Logo, não faz sentido que operações que não apresentem potencial lesivo para o mercado – e que constituem a grande maioria dos casos – sejam afetadas pela inércia ou inoperância para a nomeação de Conselheiros. Grande é o transtorno que a falta de quórum implica para os investimentos privados nacionais e estrangeiros que dependam de autorização concorrencial e evidentes os prejuízos para a economia e a imagem do Cade e do País nos cenários interno e externo.

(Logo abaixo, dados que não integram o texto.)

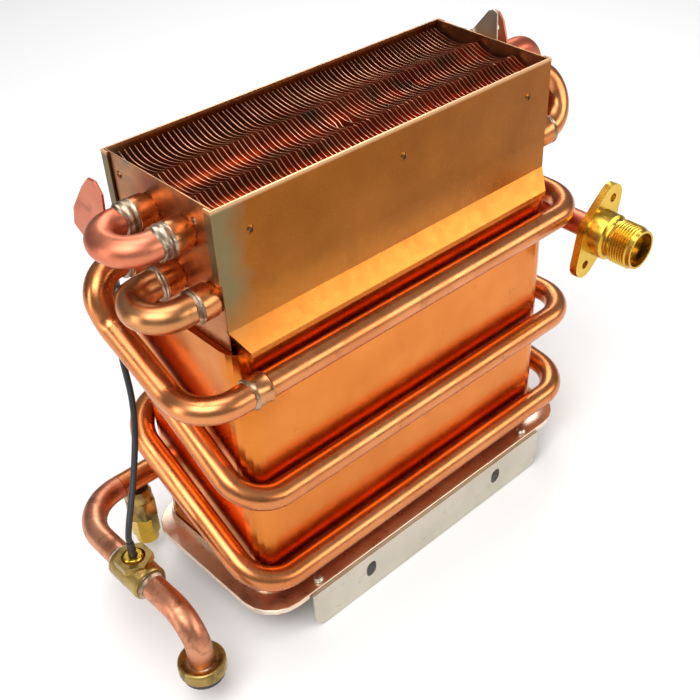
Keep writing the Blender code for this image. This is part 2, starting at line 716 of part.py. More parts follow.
def build_collar():
    """Dished brass collar that a union nut would pull against the supply."""
    bm = bmesh.new()
    bore = COIL_R + GAP
    top = COLLAR_TOP_Z
    low = COLLAR_BOTTOM_Z
    profile = ((bore, low + 4 - GAP), (bore, top - 5), (bore + 1.6, top - 5), (11.4, top - 3.5),
               (COLLAR_R - 0.6, top - 3.8), (COLLAR_R, top - 5), (COLLAR_R, low + 2),
               (COLLAR_R - 1.5, low), (5.6, low), (5.6, low + 4 - GAP))
    place = axis_matrix((INLET_X, INLET_Y, 0), (0, 0, 1), (1, 0, 0))
    turned(bm, profile, 28, place)
    add_object("inlet_collar", bm, BRASS)
    bm = bmesh.new()
    profile = ((6.0, low - GAP - 2), (6.0, low - GAP), (11.5, low - GAP), (11.5, low - GAP - 2))
    turned(bm, profile, 28, place)
    add_object("inlet_gasket", bm, RUBBER)


def build_relief_valve():
    """Relief valve below the inlet pipe: body with seat, seal, spring and screwed cap."""
    place = axis_matrix((RELIEF_X, COIL_Y, 0), (0, 0, 1), (1, 0, 0))
    top = COIL_END_Z - COIL_R - GAP
    bm = bmesh.new()
    profile = ((0.0, top - 1.0), (6.5, top - 1.0), (8.0, top - 4), (8.0, top - 10), (0.0, top - 10))
    turned(bm, profile, 16, place)
    body = add_object("relief_body", bm, BRASS)
    bm = bmesh.new()
    prism(bm, circle(9.4, 6, (RELIEF_X, COIL_Y), 0.2), "z", top - 22, top - 9)
    combine(body, add_tool("relief_body_hexagon", bm), "UNION")
    bm = bmesh.new()
    profile = ((0.0, top + 2), (2.2, top + 2), (2.2, top - 9), (5.2, top - 9), (5.2, top - 24), (0.0, top - 24))
    turned(bm, profile, 12, place)
    combine(body, add_tool("relief_body_bore", bm), "DIFFERENCE")

    bm = bmesh.new()
    prism(bm, circle(8.4, 6, (RELIEF_X, COIL_Y), 0.55), "z", top - 38, top - 22 - GAP)
    cap = add_object("relief_nut", bm, BRASS)
    bm = bmesh.new()
    prism(bm, circle(7.0, 16, (RELIEF_X, COIL_Y)), "z", top - 42, top - 37.5)
    combine(cap, add_tool("relief_nut_neck", bm), "UNION")
    bm = bmesh.new()
    profile = ((0.0, top - 20), (5.2, top - 20), (5.2, top - 34), (2.4, top - 34), (2.4, top - 44), (0.0, top - 44))
    turned(bm, profile, 12, place)
    combine(cap, add_tool("relief_nut_bore", bm), "DIFFERENCE")

    bm = bmesh.new()
    profile = ((0.0, top - 9 - GAP), (3.8, top - 9 - GAP), (3.8, top - 11.5), (1.6, top - 12.5), (1.6, top - 15), (0.0, top - 15))
    turned(bm, profile, 12, place)
    add_object("relief_seal", bm, RUBBER)

    turns = 5
    per_turn = 8
    start = top - 12.8
    drop = start - (top - 33.0)
    path = []
    for i in range(turns * per_turn + 1):
        angle = math.tau * i / per_turn
        height = start - drop * i / (turns * per_turn)
        path.append(Vector((RELIEF_X + 3.4 * math.cos(angle), COIL_Y + 3.4 * math.sin(angle), height)))
    bm = bmesh.new()
    loops_to_solid(bm, swept_rings(path, 0.5, 4, (0, 0, 1)))
    add_object("relief_spring", bm, STEEL)


def build_outlet():
    """Outlet pipe: from the upper rear tube down the right side, then forward to the fitting."""
    y, z = TUBE_ROWS["upper_rear"]
    start = (BOX_HALF_X + 1.5 + BELL_LENGTH - SEAT, y, z)
    end = (OUTLET_X, FLANGE_BACK_Y - FLANGE_THICK + 2 * GAP, OUTLET_Z)
    points = (start, (OUTLET_TOP_X, y, z), (157.0, 12.0, OUTLET_Z), (OUTLET_X, -24.0, OUTLET_Z), end)
    tube_object("outlet_pipe", points, (OUTLET_BEND, 18.0, 30.0), BEND_R, BEND_BORE_R, ANNEALED)


def lozenge(half_length, end_r, middle_r, tilt, steps=5):
    """Two small circles and a big one joined by their tangents, turned by tilt."""
    slope = math.acos((middle_r - end_r) / half_length)
    arcs = (((half_length, 0), end_r, -slope, slope), ((0, 0), middle_r, slope, math.pi - slope),
            ((-half_length, 0), end_r, math.pi - slope, math.pi + slope),
            ((0, 0), middle_r, math.pi + slope, math.tau - slope))
    points = []
    for (cx, cy), r, start, stop in arcs:
        for k in range(steps + 1):
            angle = start + (stop - start) * k / steps
            x = cx + r * math.cos(angle)
            y = cy + r * math.sin(angle)
            points.append((x * math.cos(tilt) - y * math.sin(tilt), x * math.sin(tilt) + y * math.cos(tilt)))
    return points


def build_outlet_fitting():
    """Brass outlet: lozenge flange, neck and hollow male spigot."""
    tilt = math.pi / 2 - FLANGE_TILT
    front = FLANGE_BACK_Y - FLANGE_THICK
    bm = bmesh.new()
    outline = lozenge(HOLE_SPACING / 2, 8.8, 16.0, tilt)
    prism(bm, [(OUTLET_X + u, OUTLET_Z + v) for u, v in outline], "y", front, FLANGE_BACK_Y)
    flange = add_object("outlet_flange_fitting", bm, BRASS)

    bm = bmesh.new()
    place = axis_matrix((OUTLET_X, front, OUTLET_Z), (0, -1, 0))
    profile = ((0.0, -2), (14.4, -2), (14.2, 10), (12.4, 11), (12.4, 12), (13.2, 13), (13.2, 28), (12.0, 30.5),
               (0.0, 30.5))
    turned(bm, profile, 24, place)
    combine(flange, add_tool("outlet_spigot", bm), "UNION")

    bm = bmesh.new()
    bore = ((0.0, -20), (BEND_R + GAP, -20), (BEND_R + GAP, 0.5), (7.0, 0.5), (7.0, 22.0), (10.6, 22.0), (10.6, 34.0),
            (0.0, 34.0))
    turned(bm, bore, 24, place)
    combine(flange, add_tool("outlet_bore", bm), "DIFFERENCE")

    bm = bmesh.new()
    for sign in (-1, 1):
        centre = (OUTLET_X + sign * HOLE_SPACING / 2 * math.cos(tilt),
                  OUTLET_Z + sign * HOLE_SPACING / 2 * math.sin(tilt))
        prism(bm, circle(2.8, 12, centre), "y", front - 3, FLANGE_BACK_Y + 3)
    combine(flange, add_tool("outlet_screw_holes", bm), "DIFFERENCE")


def build_model():
    """Make every piece."""
    clear_scene()
    build_fin_pack()
    build_long_sheet("box_front_sheet", -1)
    build_long_sheet("box_rear_sheet", 1)
    build_end_plate("left_end_plate", -1)
    build_end_plate("right_end_plate", 1)
    build_jacket()
    build_foot()
    build_bracket("front_bracket", -1, BRACKET_FRONT_Y)
    build_bracket("rear_bracket", 1, BRACKET_REAR_Y)
    build_foot_screw("foot_screw_left", -88.5)
    build_foot_screw("foot_screw_right", 88.5)
    build_u_bend("left_upper_u_bend", -1, "upper_front", "upper_rear", 9.0)
    build_u_bend("left_lower_u_bend", -1, "lower_front", "lower_middle", 8.0)
    build_u_bend("right_front_u_bend", 1, "upper_front", "lower_front", 0.5)
    build_u_bend("right_rear_u_bend", 1, "lower_middle", "lower_rear", 3.0)
    build_upper_coil_tube()
    build_coil()
    build_joint_sleeve()
    build_inlet()
    build_boss()
    build_sensor()
    build_lead()
    build_collar()
    build_relief_valve()
    build_outlet()
    build_outlet_fitting()
    build_lugs()


build_model()
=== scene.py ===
import math
import random

import bmesh
import bpy
from mathutils import Matrix, Vector


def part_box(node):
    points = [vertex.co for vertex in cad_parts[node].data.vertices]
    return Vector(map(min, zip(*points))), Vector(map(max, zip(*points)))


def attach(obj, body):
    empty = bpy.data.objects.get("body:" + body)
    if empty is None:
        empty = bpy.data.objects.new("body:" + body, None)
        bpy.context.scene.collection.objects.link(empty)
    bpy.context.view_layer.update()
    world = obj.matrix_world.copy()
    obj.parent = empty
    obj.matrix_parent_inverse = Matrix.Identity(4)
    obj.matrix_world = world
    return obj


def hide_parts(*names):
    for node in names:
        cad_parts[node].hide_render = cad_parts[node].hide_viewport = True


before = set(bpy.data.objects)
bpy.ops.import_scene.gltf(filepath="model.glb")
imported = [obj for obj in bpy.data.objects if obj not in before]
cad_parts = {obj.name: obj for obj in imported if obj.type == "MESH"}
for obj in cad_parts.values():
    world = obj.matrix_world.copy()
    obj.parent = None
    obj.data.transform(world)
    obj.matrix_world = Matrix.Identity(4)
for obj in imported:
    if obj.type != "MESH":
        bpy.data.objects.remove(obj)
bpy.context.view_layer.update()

MM = 0.001
BODY = "root"

# Driving places, read from the frame
RIM_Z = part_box("left_end_plate")[1].z
BOX_LEFT_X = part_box("left_end_plate")[0].x
BOX_RIGHT_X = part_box("right_end_plate")[1].x
BOX_FRONT_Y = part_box("left_end_plate")[0].y
BOX_REAR_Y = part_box("left_end_plate")[1].y
FLOOR_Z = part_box("front_bracket")[0].z
BEND_R = (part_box("left_upper_u_bend")[1].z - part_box("left_upper_u_bend")[0].z) / 2
COIL_LOW, COIL_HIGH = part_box("coil_main_tube")
FIN_LOW_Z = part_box("fin_pack")[0].z

# Fineness of the tubes, smoother than the CAD's
TUBE_SIDES = 28
ARC_STEPS = 12
U_BEND_STEPS = 26
FACET_REACH = 0.951           # share of its radius that a ten-sided CAD tube reaches sideways

# Tube sizes that the boxes don't give, with the CAD's values
COIL_R = 7.0 * MM
COIL_CLEARANCE = 1.5 * MM
COIL_BEND = 23.0 * MM
COIL_RIGHT_STEP = (3.5 * MM, 1.5 * MM, 0.0)   # how far each round's right end lies inside the widest
MIDDLE_ROUND_DROP = 73.0 * MM
BELL_R = 8.6 * MM
BELL_LENGTH = 9.0 * MM
BELL_START = 1.5 * MM
SEAT = 7.0 * MM

# Upper coil tube: its way down from the lower rear bell to the front, as in the CAD apart from
# the third bend, which is 30 mm there and folds back on itself
UPPER_TUBE_REACH = 0.98       # share of the tube's radius between its route and its box
UPPER_TUBE_EASE_X = 2.0 * MM
UPPER_TUBE_STEP_Y = 9.5 * MM
UPPER_TUBE_STEP_Z = 22.2 * MM
UPPER_TUBE_LEVEL_Y = 24.1 * MM
UPPER_TUBE_BENDS = (15.0 * MM, 14.0 * MM, 20.0 * MM, 19.0 * MM)
SLEEVE_HALF = 5.0 * MM

# Inlet
INLET_BEND = 28.0 * MM
INLET_DOWN_BEND = 20.0 * MM
TEE_HALF_GAP = 8.0 * MM       # half the gap between the two pipes' ends inside the tee
TEE_HALF = 13.2 * MM

# Outlet
OUTLET_BENDS = (15.0 * MM, 18.0 * MM, 30.0 * MM)
OUTLET_INSET_X = 4.0 * MM
OUTLET_STEP_Y = 3.5 * MM
OUTLET_LEVEL_Y = 32.5 * MM
THREAD_CREST = 13.2 * MM
THREAD_ROOT = 12.2 * MM
THREAD_PITCH = 1.814 * MM
THREAD_TURNS = 7.6
THREAD_START = 2.6 * MM
THREAD_STEPS = 48
SPIGOT_LENGTH = 18.0 * MM

# Fins
FIN_COUNT = 73
FIN_HALF_THICK = 0.16 * MM
FIN_SCALLOP = 4.6 * MM
FIN_SIDE_POINTS = 40
FIN_FOOT_POINTS = 6
FIN_TIP_Z = RIM_Z - 3.4 * MM
FIN_END_GAP = 4.0 * MM
FIN_WALL_GAP = 0.5 * MM
FIN_FOOT_GAP = 0.3 * MM
FIN_LEAN = 0.35               # millimetres, either way
FIN_WOBBLE = 0.4              # millimetres, either way
RIPPLE = 0.45 * MM
RIPPLE_RATE = 230
RIPPLE_SHIFT = 0.15
BENT_FINS = (33, 34, 36)
BENT_DEPTH = 2.2 * MM
BENT_PLACE = 9.0 * MM
BENT_WIDTH = 5.0 * MM
EDGE_FACING = 0.5             # a fin's face that points up more than this is its top edge, which gets the painted highlight

# Fin box: folds at the flares' ends and pierced holes
CREASE_DROP = 64.0 * MM
FLARE_DROP = 74.5 * MM
SKIRT_DROP = 77.5 * MM
MITRE = 5.5 * MM
FOLD_SHEET = 0.9 * MM
FOLD_LAP = 1.0 * MM
FOLD_PROUD = 0.2 * MM
LONG_HOLES_X = (-94.0, 1.5, 95.5)
LONG_HOLE_DROP = 16.7 * MM
LONG_HOLE_PROUD = 1.3 * MM
END_HOLE_PROUD = 0.02 * MM
END_HOLES = ((BOX_REAR_Y - 9.5 * MM, 10.0), (BOX_FRONT_Y + 14.0 * MM, 11.0))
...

É bom que se diga que o Cade é uma instituição de excelência, conhecido pela tecnicidade de suas decisões e admirado no Brasil e no exterior. Neste ano, foi admitido como membro permanente do Comitê de Defesa da Concorrência da Organização para Cooperação e Desenvolvimento Econômico (“OCDE”). Por quatro vezes (2010, 2014, 2016 e 2018), foi reconhecido pela Global Competition Review, tradicional revista britânica, como a melhor agência antitruste das Américas.

Já a Concurrences, respeitada publicação especializada francesa, agraciou a autoridade brasileira com o Antitrust Writing Awards por duas vezes com o prêmio de Best Soft Law por conta dos guias de Busca e Apreensão Cíveis (2018) e de Termo de Compromisso de Cessação – TCC (2017). É, sem dúvida, um patrimônio imaterial digno de louvor e que deve ser preservado.

Tanto nos referidos casos de saúde pública, como no institucional, a volta de determinados males tem entre as principais causas a falta de atuação a contento do Poder Público.

Fundamental que se tomem medidas urgentes para nomeação de Conselheiros para o Cade – todos eles com perfil técnico compatível com o cargo – e o consequente fim das nefastas repercussões da paralisia antitruste. Válido, ainda, se considerar a hipótese de alteração da lei para que não se impossibilite a consumação de negócios que nada tenham de prejudicial ao mercado, caso novamente ocorra a falta de quórum do Tribunal.

* Advogado, Professor da pós-graduação da FGV-SP e Presidente da Comissão de Direito da Concorrência da OAB/MG.